Opinion
< Back to listConsumers or players?
Jennifer Edwards
I attended the fantastic iq2 if conference last weekend, which featured talks on a range of topics, from the future of sleep to creating sustainable architecture in Antarctica. However, the highlights for me were views on current and future marketing trends, and considering how these could be applied to the work we do at Fishburn Hedges.
Paul Kemp-Robertson, co-founder and editorial director at quarterly marketing and technology magazine Contagious, gave a thought-provoking talk entitled “Brands and the Economics of the Free”. He eloquently described our industry’s past mistake of viewing the audiences we are trying to reach as “voracious machines” of consumerism, which resulted in marketing strategies more suitable for robots than people.
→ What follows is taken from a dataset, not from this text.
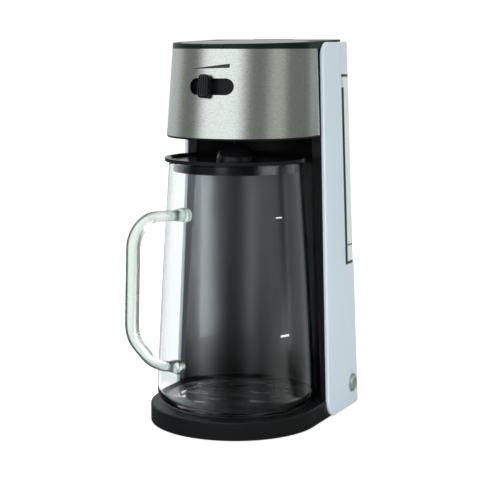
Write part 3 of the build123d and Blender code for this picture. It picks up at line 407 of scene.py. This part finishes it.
FROST_SPREAD, FROST_GLOSS = 0.14, 0.2
clear_rod = Finish("clear_rod", IOR=1.3, Transmission_Weight=1.0)
frost = clear_rod.noise(14.0)
clear_rod.feed(
    Base_Color=clear_rod.blend(frost, rgb(0.70, 0.79, 0.73), rgb(0.78, 0.86, 0.81)),
    Roughness=frost * FROST_SPREAD + FROST_GLOSS,
)
print("glass ready")

# %% Tank plastic
# places of the painted shade on the front wall and of the seams in metres, then how rough the haze
# makes the plastic
FRONT_WALL, PAINTED_SHADE_TOP = 0.0836, 0.296
FOOT_LINE, FOOT_LINE_HALF = 0.1515, 0.0006
TANK_FOOT, CAP_JOINT = 0.1364, 0.3054
HAZE_SPREAD, HAZE_GLOSS = 0.12, 0.28

tank_plastic = Finish("tank_plastic", IOR=1.45, Transmission_Weight=0.15)
haze = tank_plastic.noise(20.0)
milky = tank_plastic.blend(haze, rgb(0.84, 0.91, 0.88), rgb(0.88, 0.94, 0.91))
tank_y, tank_z = tank_plastic.axis("Y"), tank_plastic.axis("Z")
# painted shade: the tank's front wall is coloured dark, standing in for the shade in the gap to the
# column
front_wall_painted_shade = (tank_y < FRONT_WALL) * (tank_z < PAINTED_SHADE_TOP)
foot_seam = (abs(tank_z - FOOT_LINE) < FOOT_LINE_HALF) + (tank_z < TANK_FOOT)
painted_shade_and_seams = front_wall_painted_shade + foot_seam + (tank_z > CAP_JOINT)
# the dark colour is painted shade on the front wall, and dark lines and areas at the foot and the
# cap
tank_plastic.feed(
    Base_Color=tank_plastic.blend(painted_shade_and_seams, milky, rgb(0.05, 0.07, 0.075)),
    Roughness=haze * HAZE_SPREAD + HAZE_GLOSS,
)
print("tank plastic ready")

# %% [markdown]
# ## Finishes on the CAD pieces
# The record gives each CAD piece a slot, which is the kind of stuff that it is made of. A CAD
# piece keeps its own mesh, and only the material in its slots is changed.

# %% Finishes on the CAD pieces
finishes = {
    "body_black": black_body,
    "lid_black": black_gloss,
    "panel_white": white_panel,
    "foot_rubber": foot_rubber,
    "seal_silicone": grey_silicone,
    "screw_steel": plain_steel,
    "band_steel": band_steel,
    "mesh_steel": mesh_steel,
    "cast_aluminium": cast_aluminium,
    "button_chrome": button_metal,
    "clear_glass": clear_glass,
    "tank_clear": tank_plastic,
}
slot_of = {part["node"]: part["material_slot"] for part in frame["record"]["subparts"]}
for node, piece in frame["nodes"].items():
    for place in piece.material_slots:
        place.material = finishes[slot_of[node]].material
print("finished", len(frame["nodes"]), "CAD pieces")

# %% [markdown]
# ## Surfaces from arrays
# The new pieces are grids of points worked out with numpy. A turned piece is a profile of radii
# and heights carried round an axis; a bent rod is a section carried along a path. Both give rows
# and columns of points, and the same helper joins them into quads.


# %% Grid helpers
def grid_quads(rows, columns, close_rows, close_columns):
    """Corners of the quads of a grid; a closed direction joins its last line to its first."""
    row = np.arange(rows if close_rows else rows - 1)
    column = np.arange(columns if close_columns else columns - 1)
    r, c = np.meshgrid(row, column, indexing="ij")
    r2, c2 = (r + 1) % rows, (c + 1) % columns
    corners = [r * columns + c, r * columns + c2, r2 * columns + c2, r2 * columns + c]
    return np.stack(corners, axis=-1).reshape(-1, 4)


def capped_tube(rings):
    """Points and quads of a tube from its rings; at each end a ring of no size, at the mean of the
    last ring's points, closes the tube with a pole."""
    steps = rings.shape[1]
    ends = np.repeat(rings[[0, -1]].mean(axis=1, keepdims=True), steps, axis=1)
    rings = np.concatenate([ends[:1], rings, ends[1:]])
    return rings.reshape(-1, 3), grid_quads(len(rings), steps, False, True)


print("grid helpers ready")

# %% [markdown]
# ## From arrays to a piece
# One helper makes every piece: it joins the parts, merges doubles where a surface closes in a
# pole, turns the faces outwards, and lets the piece ride on a body of the machine.

# %% Making a piece
MERGE_DISTANCE = 2e-6


def make_piece(name, parts, finish, body):
    """One smooth object from (points, quads) parts in millimetres, which rides on its body."""
    shift, all_points, all_quads = 0, [], []
    for points, quads in parts:
        all_points.append(points)
        all_quads.append(quads + shift)
        shift += len(points)
    mesh = bpy.data.meshes.new(name)
    points, quads = np.concatenate(all_points) * MM, np.concatenate(all_quads)
    mesh.from_pydata(points.tolist(), [], quads.tolist())
    mesh.update()
    work = bmesh.new()
    work.from_mesh(mesh)
    bmesh.ops.remove_doubles(work, verts=work.verts, dist=MERGE_DISTANCE)
    bmesh.ops.recalc_face_normals(work, faces=work.faces)
    work.to_mesh(mesh)
    work.free()
    mesh.polygons.foreach_set("use_smooth", np.ones(len(mesh.polygons), dtype=bool))
    mesh.materials.append(finish.material)
    piece = bpy.data.objects.new(name, mesh)
    bpy.context.scene.collection.objects.link(piece)
    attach(piece, body)
    print(name, len(mesh.vertices), "points", len(mesh.polygons), "faces")
    return piece


print("piece maker ready")

# %% [markdown]
# ## Profiles
# A profile is a row of (radius, height) points. Three helpers make its stretches: a polyline cut
# into short steps, an arc for a round corner, and a bowed wall, which is the circle through three
# points.


# %% Profile helpers
def run_of(points):
    """Distance along a polyline at each of its points."""
    return np.concatenate([[0.0], np.cumsum(np.hypot(*np.diff(points, axis=0).T))])


def fine(points, step):
    """Resamples a polyline so that its points are at most about `step` apart."""
    points = np.asarray(points, dtype=float)
    run = run_of(points)
    where = np.linspace(0.0, run[-1], max(int(run[-1] / step), 2) + 1)
    return np.stack([np.interp(where, run, points[:, k]) for k in range(2)], axis=-1)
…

But he argued that there has been a fundamental shift in the marketer/consumer dynamic as internet usage has grown. Gone are the days when marketers and PRs were the all-powerful influencers of consumer behaviour. The democratic power of the internet has meant that it is no longer fashion editors setting trends. It’s the so-called “voracious” consumers, blogging, tweeting and consequently pushing marketing and PR professionals to respond to their needs.
There’s no longer room for the marketers’ monologue – it’s dialogue or nothing. Consumers expect to be engaged and the companies that refuse to do so will quickly fall behind.
Kemp-Robertson pointed out several recent successful marketing and PR campaigns – the customisable Heinz Soup tin for which people were willing to pay a premium; the Electrolux campaign to raise awareness of plastic in the sea; and most notably, the Levi’s “Go Forth” campaign, in which the clothing company poured money into the regeneration of Braddock, an ailing American town. It funded a library renovation and tried to drum up interest among businesses in operating from Braddock. All the while, Levi’s documented this journey on a very successful YouTube microsite.
The Levi’s campaign in particular is interesting as it blurs the boundaries of a marketing campaign. It combines elements of marketing, PR and corporate social responsibility not just to tell a story, but to give the audience a chance to make their own story. The role of the company becomes more one of content aggregation and funding than all-knowing dictator. Due to the new state of power enjoyed by our erstwhile audiences, Kemp-Robertson believes it is inappropriate – and even inaccurate – to use the word “consumer” to describe these people.
This was a constant theme in discussions about marketing and brand engagement throughout the conference. Matt Jones, of London design consultancy Berg, cited writer JC Hertz’s view that when writing a design document, every instance of “user” or “consumer” should be replaced with “player”.
Chris Sanderson, co-founder of trend forecasters The Future Laboratory, echoed this view, saying that we now live in a “design, download and do it yourself” culture. This is true of everything for the modern “consumer”, from how they engage with politics to how they interact with brands.
As an industry, I think we’d do well to start thinking of our audiences as “players”, to imagine, when creating content, what’s in it for them. What’s their incentive to engage with our companies, our clients? Of course, that’s just a starting point. If Sanderson’s predictions are correct, businesses will begin to change their entire organisational structures in order to allow consumers the room to bring their disruptive ideas and innovative thinking to the table.
Here at Fishburn Hedges, we try to embrace disorder, and roll with the punches in an often unpredictable industry. With the changing nature of these anarchic, collaborative and opinionated consumers, however, it seems that we may have to come to terms with even greater disorder as the modus operandi of business.